CMTV returned time and again to footage of Eddie howling the presence of cadaver odour in the McCann apartment and car - and even featured a clip of him honing in on clothes laid out in unassociated surroundings.

Amaral talked of the possibility of Madeleine’s body having been kept in the freezer of an apartment, and then transferred to the boot of the McCann’s hire car months later.

“We had information that they (the McCanns) went to an apartment near the cemetery on many nights,” he told his interviewers. “We tried to find out which apartment it was”, but by this time - almost six months into the investigation - PJ superiors were getting ready to remove Amaral from the case, to concentrate instead on the abduction theory. This rapidly led to the case being archived, due to the complete absence of any conclusive evidence.

Since then, criminal analysts Moita Flores and Carlos Anjos accept “millions have been spent perpetuating a lie”.

“From the very outset, the investigation was politically conditioned”, former PJ inspector Moita Flores told CMTV’s late-night crime analysis Rua Segura (Safe Street).

If any Britons were watching, this was the moment where the differences in opinion between England and Portugal hit home.

This is not simply the story of one former PJ inspector’s theory versus the protestations of two parents, backed by the might of the Met.
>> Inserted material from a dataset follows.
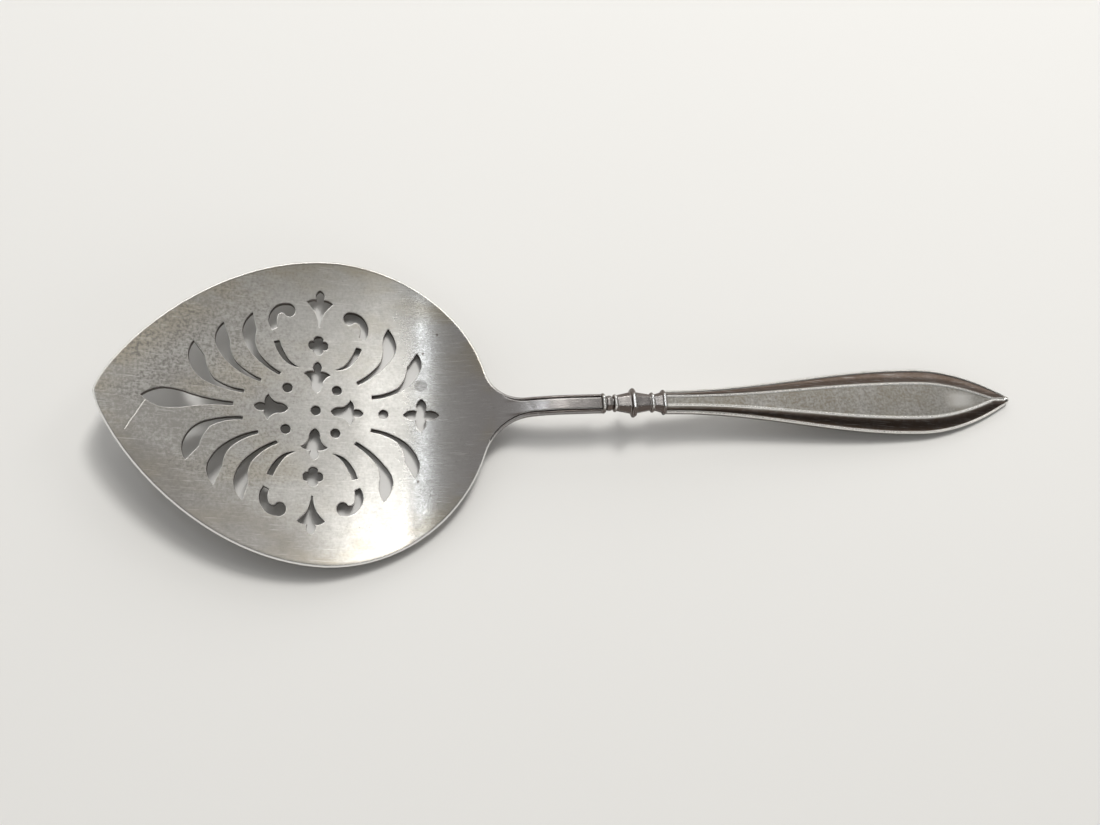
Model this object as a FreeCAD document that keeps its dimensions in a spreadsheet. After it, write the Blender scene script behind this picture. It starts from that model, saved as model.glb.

This is the story of a nation that does not accept that children are plucked from their tourist beds in the middle of the night by child traffickers, pedophiles, or even ‘bungling burglars’.

As PJ deputy head Pedro do Carmo told the BBC this week: “We have never had any case like this, either before or since”.

His response to the question, “do you think in your heart it will ever be solved” was telling nonetheless. He said: “If it depended on my heart, the case would already be solved. But it doesn’t depend on my heart. It depends, very much, on our minds”.

Moita Flores and Carlos Anjos were adamant that Scotland Yard is “protecting criminals”, while Amaral simply returned to his mantra for resolution: a proper investigation, that follows all lines until they are exhausted - not one that allows only one way forwards at the expense of everything else.

Mistakes? They may not be the sort people were expecting.

“I should not have allowed us to be put under so much pressure”, Amaral told Correio da Manhã’s Sunday magazine, explaining that when the McCann family finally left Praia da Luz in September 2007, the British police who had come over to assist the Portuguese investigation also left - leaving the “sensation that they were only here to protect the couple”.

“We were naive and too diplomatic”, he added. The desire to please the British led investigators to send trace evidence for testing to a UK-based laboratory “so that we would not be accused of manipulation in the final result”.

But while Amaral ‘returned to Praia da Luz’ to give his view of the 10 year old mystery, the missing girl’s parents gave an interview to the BBC in which they insisted they will be appealing the Supreme Court decision that should have handed back the former police coordinator his assets and police pension after eight years in which he struggled to survive.

Gerry McCann explained that what he called “the last judgement” - the ruling that upheld Amaral’s right to freedom of expression, and refused to accept the McCann’s insistence that they had been proved innocent in their daughter’s disappearance - is, in his opinion, “terrible”.

“We will be appealing”, he told the national news service.

The Daily Express suggests the couple plan to appeal “all the way to the European Court of Human Rights”, though there is still no certainty that this can be done - particularly as Supreme Court judges Roque Nogueira, Alexandre Reis and Pedro Lima Gonçalves released their 75-page ruling making references to tenets set out in the Universal Declaration of Human Rights, and the European Convention for the Protection of Human Rights and Fundamental Freedoms.

In other words, Amaral’s ‘win’ relied heavily on three judges’ interpretation of laws that the ECHR was set up to protect.

As for the former PJ coordinator, he sees the Supreme court decision as redemption: the sign that his thesis is a “credible lead”, and that the police force he once served will finally take it as the incentive to “once and for all start investigating”.

By coincidence, as we wrote this article, the Daily Mail released an account quoting detective Colin Sutton, once tipped to “head up the Madeleine McCann probe” initiated by the Met in 2011, and which has reportedly so far cost in excess of €14 million.

Sutton told Martin Brunt of Sky News that he was “warned” by a high ranking source not to take the job as he would be “tasked” with proving Kate and Gerry McCann “were innocent, and (into) ignoring any alternatives to the abduction theory”.